On the day that the living wage that the Living Wage Foundation uses increases from £7.85 to £8.25 an hour (and from £9.15 to £9.40 in London), research from XpertHR reveals that, while some employers broadly welcome the age-related national living wage announced by the Chancellor in his Summer Budget, others are less enthusiastic about this extra level of wage regulation.

XpertHR’s survey of 313 private-sector organisations reveals that one quarter would need to increase the wages of at least some staff in order to meet the £7.20 an hour rate for over 25s from 1 April 2016. Overall, this equates to around 8% of their workforce. But the burden will fall much heavier on the smallest employers – almost 17% of the workforce in companies with less than 250 employees will be affected, compared with less than 4% in the largest organisations employing 1,000 or more staff.

Organisations also expressed concerns about how to handle pay differentials – almost half said that, having moved relevant employees onto the national living wage, they would also have to increase salaries of other staff in order to maintain differentials. However one-third said that differentials would have to be squeezed rather than maintained.

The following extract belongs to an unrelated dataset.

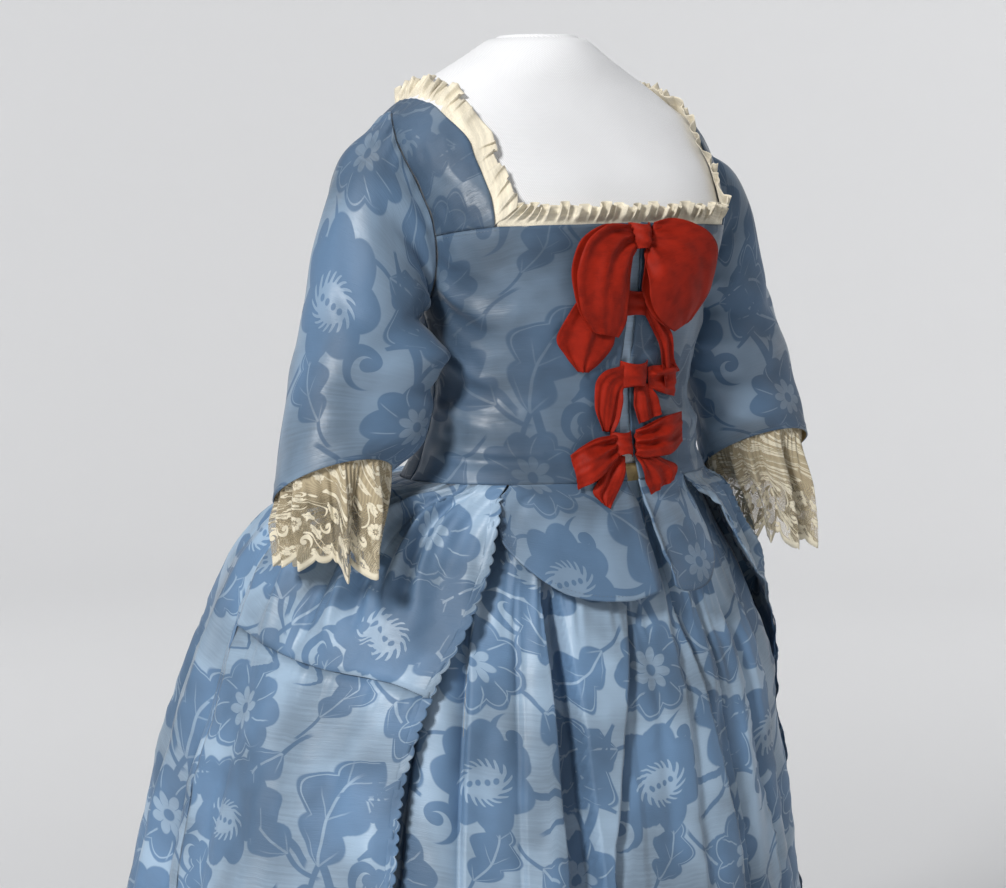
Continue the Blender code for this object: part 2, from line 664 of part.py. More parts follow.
def make_neck_ruffle(material):
    neck = trail(NECK_CURVE)
    rows = (0.0, 0.3, 1.0)
    waves = round(0.225 / RUFFLE_PITCH)
    for label, side in SIDES:
        def base(t, side=side):
            angle, height = neck(0.020 + 0.79 * t)
            return side * angle, height
        place = ruffle_place(base, 1.0, -0.6, side, waves)
        sheet("neck_ruffle_" + label, shares(waves * 3), rows, place, material,
              thickness=LACE, flip=side < 0)

    def front(t):
        reach = CORNER_ANGLE - 1.0
        return -reach + 2 * reach * t, NECK_FRONT - 0.001
    waves = round(0.28 / RUFFLE_PITCH)
    place = ruffle_place(front, 1.0, -1.0, 1, waves)
    sheet("neck_ruffle_front", shares(waves * 3), rows, place, material, thickness=LACE)

    def back(t):
        angle, height = neck(1.0 - 0.175 * abs(2.0 * t - 1.0))
        return (angle if t <= 0.5 else 360.0 - angle), height
    waves = round(0.20 / RUFFLE_PITCH)
    place = ruffle_place(back, 0.3, -0.3, 1, waves)
    sheet("neck_ruffle_back", shares(waves * 3), rows, place, material, thickness=LACE)


def fullness(height):
    """Share of the pleats' depth: none at the band, full from the thighs down."""
    return smooth_step(WAIST + 0.012, 0.84, height)


def petticoat_lift(angle, height):
    """How far the petticoat lies under the gown's form."""
    tucked = smooth_step(1.014, 1.034, height)
    under = 0.0110 * (1 - tucked) + 0.0034 * tucked
    covered = smooth_step(38.0, 62.0, -angle) if angle < 0 else smooth_step(52.0, 80.0, angle)
    low = smooth_step(0.90, 0.80, height)
    under += low * (0.006 * covered - 0.008 * (1 - covered))
    return -under - covered * 0.004 * smooth_step(1.0, 0.94, height)


def petticoat_point(angle, height):
    if angle > 180.0:
        angle -= 360.0
    if PETTICOAT_SIDES[0] <= angle <= PETTICOAT_SIDES[1]:
        wave = read_table(FRONT_PLEATS, angle)[0]
    else:
        start = PETTICOAT_SIDES[1] if angle > 0 else PETTICOAT_SIDES[0]
        wave = 0.003 * (1.0 - math.cos(2 * math.pi * (angle - start) / 15.0))
        wave += 0.006 * math.cos(math.pi * (angle - start) / 30.0) ** 2 * (angle > 0)
    return gown_point(angle, height, petticoat_lift(angle, height) - wave * fullness(height))


def mix(values, share):
    """Value between the entries of an evenly spaced list."""
    spot = min(max(share, 0.0), 1.0) * (len(values) - 1)
    low = min(int(spot), len(values) - 2)
    return values[low] + (values[low + 1] - values[low]) * (spot - low)


def seam_turn(height):
    """Half the gap at a skirt's seam, in degrees."""
    return math.degrees(0.5 * SKIRT_SEAM / read_table(GOWN_SECTIONS, height)[0])


def skirt_breadth(name, angles, levels, place, material, flip=False):
    """Wall of a skirt's breadth, with a column for each angle and a row for each level."""
    def spread(u, v):
        height = mix(levels, v)
        angle = mix(angles, u)
        share = (angle - angles[0]) / (angles[-1] - angles[0])
        return place(angle + seam_turn(height) * (1.0 - 2.0 * share), height)
    return sheet(name, shares(len(angles) - 1), shares(len(levels) - 1), spread, material,
                 flip=flip)


def spaced(start, end, count):
    return [start + (end - start) * i / count for i in range(count + 1)]


def make_petticoat(silk):
    angles = []
    for (a, _), (b, _) in zip(FRONT_PLEATS, FRONT_PLEATS[1:]):
        angles += [a, (a + b) / 2] if b - a > 4.6 else [a]
    angles.append(FRONT_PLEATS[-1][0])
    breadths = (
        ("petticoat_front", angles),
        ("petticoat_left", spaced(PETTICOAT_SIDES[1], 136.0, 8)),
        ("petticoat_back", spaced(136.0, 226.0, 12)),
        ("petticoat_right", spaced(226.0, 360.0 + PETTICOAT_SIDES[0], 10)),
    )
    for name, columns in breadths:
        skirt_breadth(name, columns, PETTICOAT_LEVELS, petticoat_point, silk)


def overskirt_wave(own_angle, height):
    """Pleats of the overskirt, flat near its front edge and full at the back."""
    rear = smooth_step(80.0, 125.0, own_angle)
    gathers = 0.006 * smooth_step(WAIST, 0.99, height) * smooth_step(0.86, 0.97, height)
    flutes = 0.003 + 0.011 * rear
    flutes *= smooth_step(1.0, 0.75, height) * (1.0 + 0.5 * smooth_step(0.6, 0.02, height))
    turn = (180.0 - own_angle) / 14.3
    return (gathers + flutes) * (0.5 + 0.5 * math.cos(2 * math.pi * turn))


def overskirt_point(side, own_angle, height):
    return gown_point(side * own_angle, height, overskirt_wave(own_angle, height))


def make_overskirt(silk):
    for label, side in SIDES:
        edge = RIGHT_SKIRT_EDGE if side < 0 else LEFT_SKIRT_EDGE

        def breadth(name, low, high, rows, side=side, edge=edge):
            """Front breadth between two lines, each giving a height for a share across."""
            def place(u, v):
                share = (mix(rows, v) - rows[0]) / (rows[-1] - rows[0])
                height = low(u) + (high(u) - low(u)) * share
                first = read_table(edge, height)[0]
                angle = first + (PIECING_ANGLE - seam_turn(height) - first) * u
                return overskirt_point(side, angle, height)
            sheet(name, shares(12), shares(len(rows) - 1), place, silk, flip=side < 0)

        split = SKIRT_LEVELS.index(PIECING_HEIGHT)
        if side < 0:
            seam = trail(PIECING_SEAM)
            breadth("overskirt_right_upper", lambda u: seam(u).y + SEAM * 0.5,
                    lambda u: SKIRT_TOP, SKIRT_LEVELS[split:])
            breadth("overskirt_right_lower", lambda u: HEM, lambda u: seam(u).y - SEAM * 0.5,
                    SKIRT_LEVELS[:split + 1])
        else:
            breadth("overskirt_left_front", lambda u: HEM, lambda u: SKIRT_TOP, SKIRT_LEVELS)

        def rear(angle, height, side=side):
            return overskirt_point(side, angle, height)
        angles = spaced(PIECING_ANGLE, 180.0, 22)
        skirt_breadth("overskirt_" + label + "_back", angles, SKIRT_LEVELS, rear, silk,
                      flip=side < 0)


def chest_point(x, height, lift):
    """Point over the bodice front at a distance x from the centre."""
    def face(x, height):
        half_width, front, _, middle, squareness = read_table(GOWN_SECTIONS, height)
        share = 1.0 - min(abs(x / half_width), 0.98) ** squareness
        return Vector((x, middle - (middle - front) * share ** (1.0 / squareness), height))
    along = face(x + 0.001, height) - face(x - 0.001, height)
    up = face(x, height + 0.001) - face(x, height - 0.001)
    return face(x, height) + along.cross(up).normalized() * lift


def loop_place(x0, z0, x1, z1, slim, wide, puff, lift):
    """Ribbon loop: out from the knot over the front, and back to it underneath."""
    away = Vector((x1 - x0, z1 - z0))
    across = Vector((-away.y, away.x)).normalized()

    def place(u, v):
        turn = math.pi * (0.22 + 1.56 * u)
        along = 0.5 - 0.5 * math.cos(turn)
        width = slim + (wide - slim) * math.sin(math.pi * min(along * 0.62, 0.5))
        spot = Vector((x0, z0)) + away * along + across * (v - 0.5) * width
        free = smooth_step(0.12, 0.45, along)
        swing = abs(math.sin(turn)) ** 0.6 * (0.55 + 0.45 * along)
        middle = swing + (1.0 - swing) * free
        height = RIBBON_SEAT + (lift - RIBBON_SEAT) * free
        height += puff * (0.30 + 0.20 * free) * (middle + math.copysign(swing, math.sin(turn)))
        if turn < math.pi:
            height += 0.0010 * math.cos(6.0 * math.pi * v) * math.sin(turn) * free
        return chest_point(spot.x, spot.y, height)
    return place


def make_bows(red):
    for name, *sizes in BOW_LOOPS:
        sheet(name, shares(12), shares(3), loop_place(*sizes), red, thickness=RIBBON)

    for name, rows in BOW_TAILS:
        def tail(u, v, rows=rows):
            columns = [[Vector((row[k], 0.0)) for row in rows] for k in range(5)]
            spot = min(max(u, 0.0), 1.0) * (len(rows) - 1)
            x, z, width, lift, turn = [spline(column, spot).x for column in columns]
            offset = (v - 0.5) * width
            slant = math.radians(turn)
            wave = 0.0005 * math.sin(2.5 * math.pi * v + 2.0 * u)
            return chest_point(x + offset * math.cos(slant), z + offset * math.sin(slant),
                               lift + wave)
        sheet(name, shares(5), shares(2), tail, red, thickness=RIBBON)

    for name, x, z, half_width, half_height, lift in BOW_KNOTS:
        def knot(u, v):
            swell = math.sin(math.pi * u) ** 0.7 * (0.72 + 0.28 * math.sin(math.pi * v))
            return chest_point(x + half_width * (2 * u - 1), z + half_height * (2 * v - 1),
                               KNOT_SEAT + (lift - KNOT_SEAT) * swell)
        sheet(name, shares(5), shares(2), knot, red, thickness=RIBBON)


def lathe(name, profile, centre, material, segments):
    """Solid turned from rows of (radius, height), closed at both ends."""
    data = bmesh.new()
    rings = []
    for radius, height in profile:
        ring = []
        for i in range(segments):
            turn = 2 * math.pi * i / segments
            ring.append(data.verts.new((centre[0] + radius * math.cos(turn),
                                        centre[1] + radius * math.sin(turn), height)))
        rings.append(ring)
    close_rings(data, rings)
    return solid_object(name, data, material)


def close_rings(data, rings):
    for low, high in zip(rings, rings[1:]):
        for i in range(len(low)):
            j = (i + 1) % len(low)
            data.faces.new((low[i], low[j], high[j], high[i]))
    data.faces.new(rings[0][::-1])
    data.faces.new(rings[-1])


def solid_object(name, data, material):
    mesh = bpy.data.meshes.new(name)
    data.to_mesh(mesh)
    data.free()
    mesh.materials.append(material)
    mesh.shade_smooth()
    mesh.set_sharp_from_angle(angle=math.radians(40))
    item = bpy.data.objects.new(name, mesh)
    bpy.context.scene.collection.objects.link(item)
    return item


def make_form(knit, steel):
    """Limbless padded torso with its neck stump, on a pole, collar and round base."""
    data = bmesh.new()
    rings = []
    for height in FORM_LEVELS:
        ring = []
        for i in range(FORM_COLUMNS):
            angle = 360.0 * i / FORM_COLUMNS - 180.0
            if height < WAIST:
                point = ring_point(HIP_SECTIONS, angle, height)
            else:
                inset = BAND_INSET if height <= BAND_TOP else FORM_INSET
                point = gown_point(angle, height, -inset)
            ring.append(data.verts.new(point))
        rings.append(ring)
    close_rings(data, rings)
    solid_object("form_torso", data, knit)

    centre = (0.0, STAND_Y)
    under = FORM_LEVELS[0] - SEAM
    lathe("stand_collar", ((COLLAR_RADIUS, under - COLLAR_HEIGHT), (COLLAR_RADIUS, under)),
          centre, steel, 16)
    lathe("stand_pole", ((POLE_RADIUS, BASE_HEIGHT + SEAM),
                         (POLE_RADIUS, under - COLLAR_HEIGHT - SEAM)), centre, steel, 16)
    lathe("stand_base", ((BASE_RADIUS, 0.0), (BASE_RADIUS, BASE_HEIGHT - 0.003),
                         (BASE_RADIUS - 0.003, BASE_HEIGHT)), centre, steel, 36)


def main():
    clear_scene()
    materials = {name: make_material(name) for name in MATERIALS}
    make_form(materials["knit"], materials["steel"])
    make_bodice(materials["damask"], materials["pale_silk"])
    make_sleeves(materials["damask"], materials["lace"])
    make_neck_ruffle(materials["ruffle"])
    make_petticoat(materials["damask"])
    make_overskirt(materials["damask"])
    make_bows(materials["red_silk"])


if __name__ == "__main__":
    main()
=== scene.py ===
"""Silk damask robe a l'anglaise with its petticoat, worn by a limbless dress form on a stand.

Every piece is laid on the same form as the solids, in metres. Angle 0 is the centre front, +90
the wearer's left and 180 the centre back; cloth carries a UV map in metres of its own weave.
"""
import math

import bmesh
import bpy
import numpy as np
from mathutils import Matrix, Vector


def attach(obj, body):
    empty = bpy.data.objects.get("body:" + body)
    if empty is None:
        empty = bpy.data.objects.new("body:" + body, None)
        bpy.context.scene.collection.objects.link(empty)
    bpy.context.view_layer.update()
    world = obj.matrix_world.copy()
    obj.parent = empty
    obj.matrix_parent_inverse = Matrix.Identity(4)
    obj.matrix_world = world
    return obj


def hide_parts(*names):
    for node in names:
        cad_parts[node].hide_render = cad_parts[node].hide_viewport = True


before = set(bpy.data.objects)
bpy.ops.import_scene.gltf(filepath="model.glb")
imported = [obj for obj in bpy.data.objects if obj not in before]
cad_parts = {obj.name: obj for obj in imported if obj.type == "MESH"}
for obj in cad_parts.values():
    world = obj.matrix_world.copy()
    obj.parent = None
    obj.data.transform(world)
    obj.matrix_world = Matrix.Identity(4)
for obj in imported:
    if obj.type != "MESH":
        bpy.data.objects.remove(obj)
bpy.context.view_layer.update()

bl_info = {
    "name": "Damask gown",
    "version": (1, 0, 0),
    "blender": (4, 5, 0),
    "location": "View3D > Sidebar > Gown",
    "description": "Builds a silk damask gown on a dress form",
    "category": "Object",
}

# Walls and heights of the solids
SILK = 0.0015
FORM_INSET = 0.0048
BAND_INSET = 0.0058
KNOT_SEAT = 0.001
RIBBON_LOW = 0.0004
HEM = 0.018
WAIST = 1.02
NECK_FRONT = 1.268
BAND_BOTTOM = 1.0145
BAND_TOP = 1.036
SKIRT_TOP = WAIST - 0.0003
PINKING_TOP = 1.008

# Seams: angles in degrees
CORNER_ANGLE = 48.0
SIDE_ANGLE = 97.0
BACK_SEAM_WAIST = 158.0
PIECING_ANGLE = 94.0

# Angles left free beside a seam
SEAM_ANGLE = 0.1
SKIRT_SEAM_ANGLE = 0.08

# Length of one degree round the bodice, near enough to space the points of a path
DEGREE_LENGTH = 0.0028

# Length along the skirt's slant for each metre of height
SKIRT_SLANT = 1.06

# The armhole is an ellipse in (angle, height); its turn runs top, front, bottom, back
ARMHOLE_ANGLE = 98.0
ARMHOLE_HEIGHT = 1.281
ARMHOLE_REACH = 25.0
ARMHOLE_RISE = 0.093
STRAP_TURN = 106.3
BACK_SEAM_TURN = 285.0
BACK_STRAP_TURN = 310.0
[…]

Paying for this new initiative is also taking some planning. Almost a quarter of organisations reported that they would make a smaller across-the-board pay rise than planned next year, in order to pay for the national living wage. But one-third were unsure, suggesting that the level of the 2016 pay award for employees paid above the national living wage is still very much up in the air.

While around 40% of employers expressed concern that the national living wage will add complication to the existing low pay arrangements, one-third said that it is not high enough, and should have been set at the level used by the Living Wage Foundation. But at £1.05 an hour higher than the national living wage, many businesses are likely to be unable to afford the cost of such an uplift for all employees.

XpertHR Pay and Benefits editor Sheila Attwood said:

"There are two key issues that employers need to consider when implementing the national living wage: how it is going to be funded; and whether pay differentials are going to be maintained. Our research shows that maintaining differentials could more than double the cost of the national living wage to business."